** Problem to work on **
Beginning with the first line of the data below, extract each line up to and including the one containing "return new_object(name, data)". Copy them exactly and add nothing.

** Information provided **
######

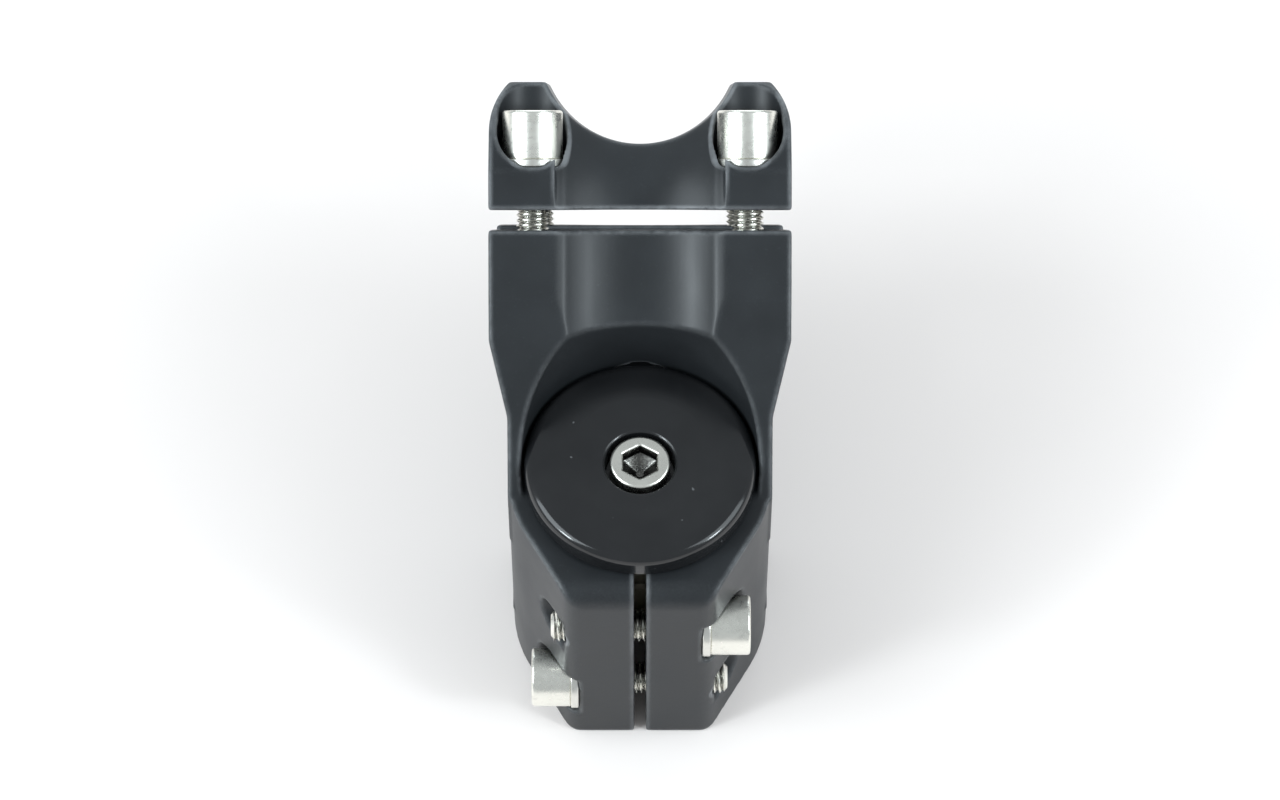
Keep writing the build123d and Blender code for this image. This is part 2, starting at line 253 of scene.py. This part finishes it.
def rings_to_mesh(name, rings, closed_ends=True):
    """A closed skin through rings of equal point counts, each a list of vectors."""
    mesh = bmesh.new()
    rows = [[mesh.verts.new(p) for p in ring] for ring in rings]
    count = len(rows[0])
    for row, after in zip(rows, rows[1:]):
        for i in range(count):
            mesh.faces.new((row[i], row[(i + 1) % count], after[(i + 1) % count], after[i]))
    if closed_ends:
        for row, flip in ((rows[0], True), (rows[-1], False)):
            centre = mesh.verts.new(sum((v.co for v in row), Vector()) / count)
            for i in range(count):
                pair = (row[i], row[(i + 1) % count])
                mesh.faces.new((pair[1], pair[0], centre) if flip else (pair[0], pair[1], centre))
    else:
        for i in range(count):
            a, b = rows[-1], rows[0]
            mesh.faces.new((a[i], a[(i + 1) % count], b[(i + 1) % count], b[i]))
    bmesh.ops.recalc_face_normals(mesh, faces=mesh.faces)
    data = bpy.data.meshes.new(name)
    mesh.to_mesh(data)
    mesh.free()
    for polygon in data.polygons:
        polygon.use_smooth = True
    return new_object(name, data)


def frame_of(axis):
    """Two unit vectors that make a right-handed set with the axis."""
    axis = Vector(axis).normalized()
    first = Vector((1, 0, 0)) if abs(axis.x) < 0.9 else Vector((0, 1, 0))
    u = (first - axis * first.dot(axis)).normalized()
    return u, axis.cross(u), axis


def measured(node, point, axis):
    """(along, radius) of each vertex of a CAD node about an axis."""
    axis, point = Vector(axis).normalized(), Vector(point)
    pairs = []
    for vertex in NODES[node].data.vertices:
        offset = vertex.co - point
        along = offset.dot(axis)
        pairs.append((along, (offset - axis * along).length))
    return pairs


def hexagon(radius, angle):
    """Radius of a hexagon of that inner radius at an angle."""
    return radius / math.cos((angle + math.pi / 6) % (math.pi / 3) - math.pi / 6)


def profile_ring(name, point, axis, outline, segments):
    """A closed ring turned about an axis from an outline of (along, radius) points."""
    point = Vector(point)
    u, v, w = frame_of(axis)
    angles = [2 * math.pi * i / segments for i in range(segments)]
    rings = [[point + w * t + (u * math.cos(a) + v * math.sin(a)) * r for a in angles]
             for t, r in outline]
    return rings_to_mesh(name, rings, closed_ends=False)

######

** Exercise response **
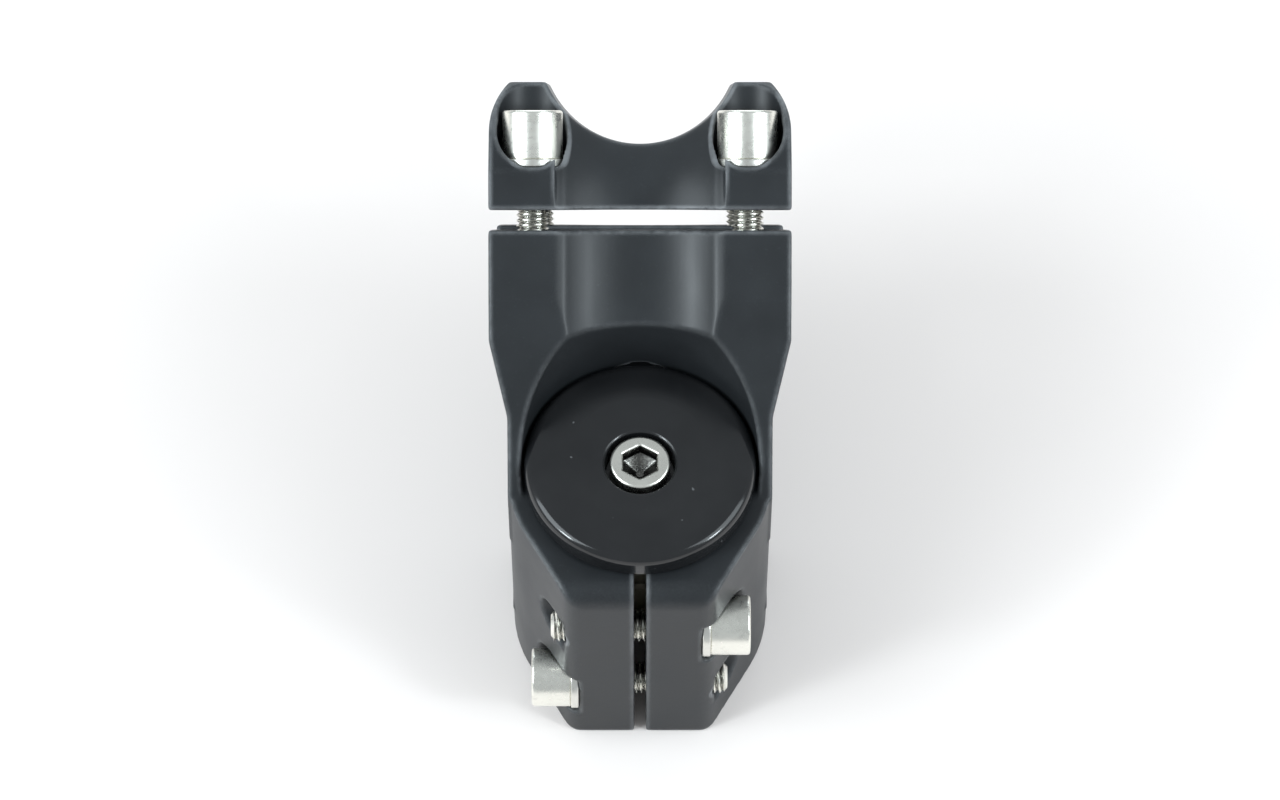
Keep writing the build123d and Blender code for this image. This is part 2, starting at line 253 of scene.py. This part finishes it.
def rings_to_mesh(name, rings, closed_ends=True):
    """A closed skin through rings of equal point counts, each a list of vectors."""
    mesh = bmesh.new()
    rows = [[mesh.verts.new(p) for p in ring] for ring in rings]
    count = len(rows[0])
    for row, after in zip(rows, rows[1:]):
        for i in range(count):
            mesh.faces.new((row[i], row[(i + 1) % count], after[(i + 1) % count], after[i]))
    if closed_ends:
        for row, flip in ((rows[0], True), (rows[-1], False)):
            centre = mesh.verts.new(sum((v.co for v in row), Vector()) / count)
            for i in range(count):
                pair = (row[i], row[(i + 1) % count])
                mesh.faces.new((pair[1], pair[0], centre) if flip else (pair[0], pair[1], centre))
    else:
        for i in range(count):
            a, b = rows[-1], rows[0]
            mesh.faces.new((a[i], a[(i + 1) % count], b[(i + 1) % count], b[i]))
    bmesh.ops.recalc_face_normals(mesh, faces=mesh.faces)
    data = bpy.data.meshes.new(name)
    mesh.to_mesh(data)
    mesh.free()
    for polygon in data.polygons:
        polygon.use_smooth = True
    return new_object(name, data)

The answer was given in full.